Viennent ensuite plusieurs morceaux du dernier album : les sublimes « Breath » et « Siren », mais aussi les plus pêchus « Hashish » et « Cantaloupe ». Sur scène, By the Fire gagne en éclat. Les versions sont très proches de celles de l’album mais cela ne dérange pas puisque dans cette musique de toute manière, rien n’est vraiment calculé. C’est un rock libre, insoumis, à l’attitude sereine mais attentive, et aux cheveux longs, faisant avant tout appel à l’instinct et l’échappée. Tellement même que sur « Haschich » se fait soudainement sentir une bonne odeur de beuh. Comme si la musique était si puissante qu’elle pouvait modeler le réel.

Moore demande à partager, il semble vouloir fumer un peu. C’est en fait une blague puisqu’il ne fait que prendre sa bouteille d’eau pour s’abreuver, laquelle il lance ensuite à une personne du public : « ça fait des années que j’ai pas jeter de trucs dans la foule ». C’était honnêtement un peu plus drôle en vrai.

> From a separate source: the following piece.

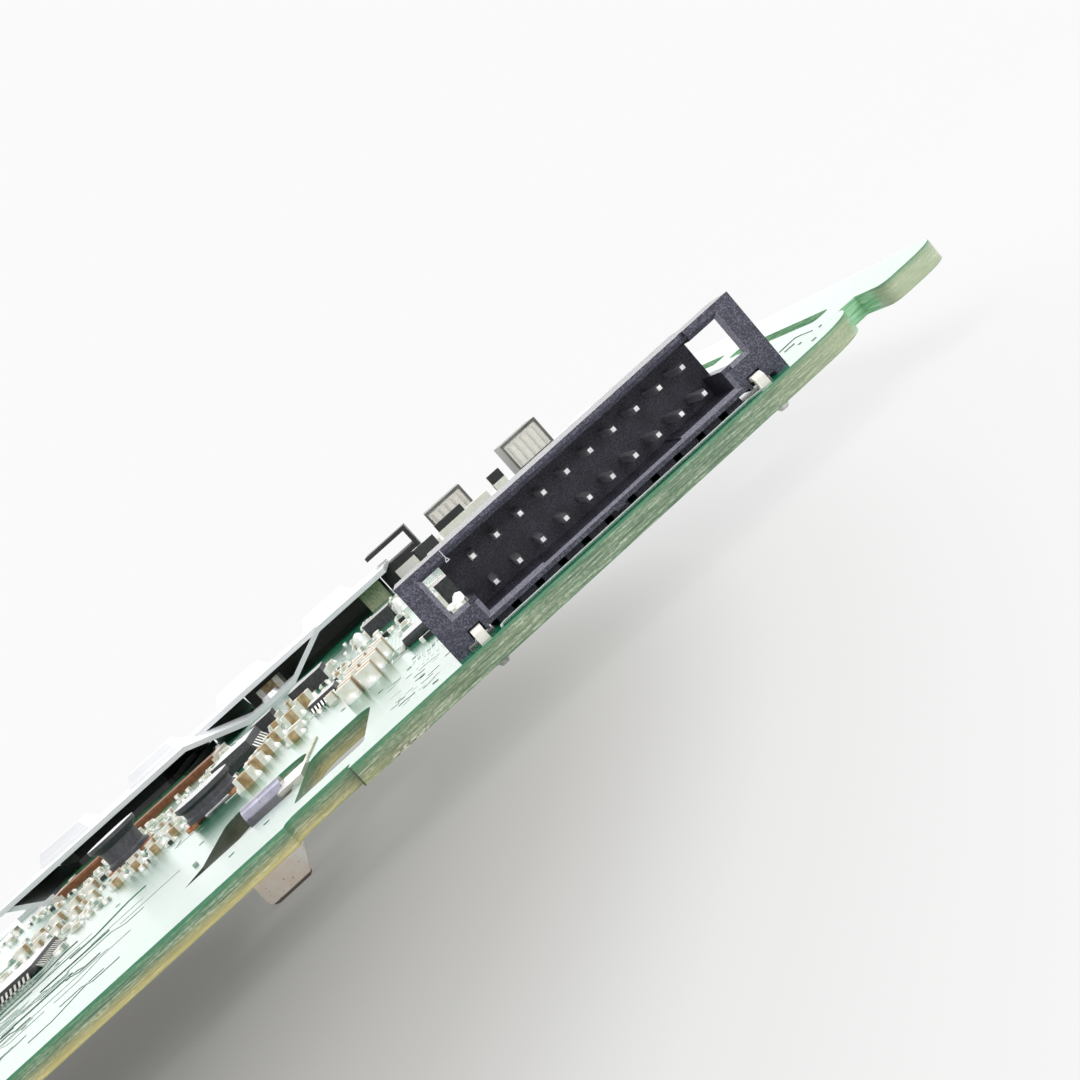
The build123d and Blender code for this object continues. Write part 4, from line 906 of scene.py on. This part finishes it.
# ---- Connectors ------------------------------------------------------------------------------
# A flat cable connector with a hinged flap, two signal sockets, an audio jack and low latch
# connectors along the far side. The bodies are moulded and the socket shells are drawn metal.
ivory, tree, shader = new_material("ivory_nylon", rgb(232, 228, 214), 0.5)
two_tone(tree, shader, rgb(238, 230, 220), rgb(252, 246, 238), 1500)
paint(ivory, "latch_connector_bodies")
# the cable connector is moulded in two shots: ivory ends, a brown middle
two_shot, tree, shader = new_material("two_shot_nylon", rgb(196, 176, 160), 0.5)
satin = noise(tree, object_coords(tree), 1500, 3)
pale = blend(tree, satin, 0.3, 0.7, rgb(206, 190, 178), rgb(232, 220, 210))
dark = blend(tree, satin, 0.3, 0.7, rgb(98, 56, 30), rgb(134, 80, 46))
place = split(tree, "ShaderNodeTexCoord", "Object")
body_low, body_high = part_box("cable_connector_body")
from_middle = math_node(tree, "ABSOLUTE",
                        math_node(tree, "SUBTRACT", place["X"], (body_low[0] + body_high[0]) / 2))
half = (body_high[0] - body_low[0]) / 2
tree.links.new(blend(tree, from_middle, half - 1.7 * MM, half - 1.6 * MM, dark, pale),
               shader.inputs["Base Color"])
paint(two_shot, "cable_connector_body")
brown, tree, shader = new_material("brown_flap", rgb(128, 78, 44), 0.5)
two_tone(tree, shader, rgb(104, 60, 32), rgb(156, 100, 60), 1200)
paint(brown, "cable_connector_flap")
shell, tree, shader = new_material("socket_shell", rgb(120, 118, 114), 0.4, 0.5)
two_tone(tree, shader, rgb(84, 82, 78), rgb(132, 130, 124), 1, stretch=(300, 3000, 300))
paint(shell, "socket_shells")
# the cores are painted paler than their own colour, as painted light inside the shells, and the jack's
# insert is painted near white in place of the bright surround seen through the open jack
core, tree, shader = new_material("pale_core", rgb(250, 240, 234), 0.5)
two_tone(tree, shader, rgb(248, 238, 232), rgb(255, 250, 246), 1500)
paint(core, "socket_cores", "jack_insert")
contact, tree, shader = new_material("contact_metal", rgb(206, 198, 190), 0.35, 0.4)
two_tone(tree, shader, rgb(206, 198, 190), rgb(240, 232, 226), 1500, 2, span=(0, 1))
paint(contact, "socket_contacts")
black, tree, shader = new_material("black_thermoplastic", rgb(34, 34, 34), 0.5)
two_tone(tree, shader, rgb(24, 24, 24), rgb(50, 50, 50), 2500, bump=(0.25, 0.03))
paint(black, "jack_base", "jack_shield", "latch_connector_bars")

Le concert se poursuit avec la même intensité. Le jeu de guitare est digne de celui d’un maître. Pas forcément sensationnel mais assez obsessionnel pour rendre le public halluciné.  Tout est réussite et il est enfin satisfaisant de faire face à quelque chose de plus fort que nous, contre lequel il ne s’agit pas de lutter mais avec lequel il est si bon d’être emporté. Les grands ne sont pas des grands pour rien. Parfois même avec l’âge, ils sont encore meilleurs. Moore réserve pour la fin les « tubes » de son album The Best Day sorti il y a 7 ans déjà. « Speak to the Wild » et « Forevermore » seront joués. Deux grands morceaux à la carrure suffisante pour clôturer le concert en beauté. « Forevermore » est dédié à la journée internationale des droits des femmes nous dit Moore. « I love you forever more ». Il faut avouer que c’est un peu le sentiment qui nous habite en repartant.

 

Après 1h15, je ressors de Petit Bain trempé d’émotions. Prochaine étape : enfin donner à Sonic Youth l’intérêt que j’ai trop souvent eu du mal à lui porter ? Car parfois, faire le chemin à l’envers peut être aussi la bonne solution. Quoi qu’il en soit, à partir de ce jour, je prierai régulièrement pour que ces guitares ne trouvent dans mes oreilles jamais le repos éternel.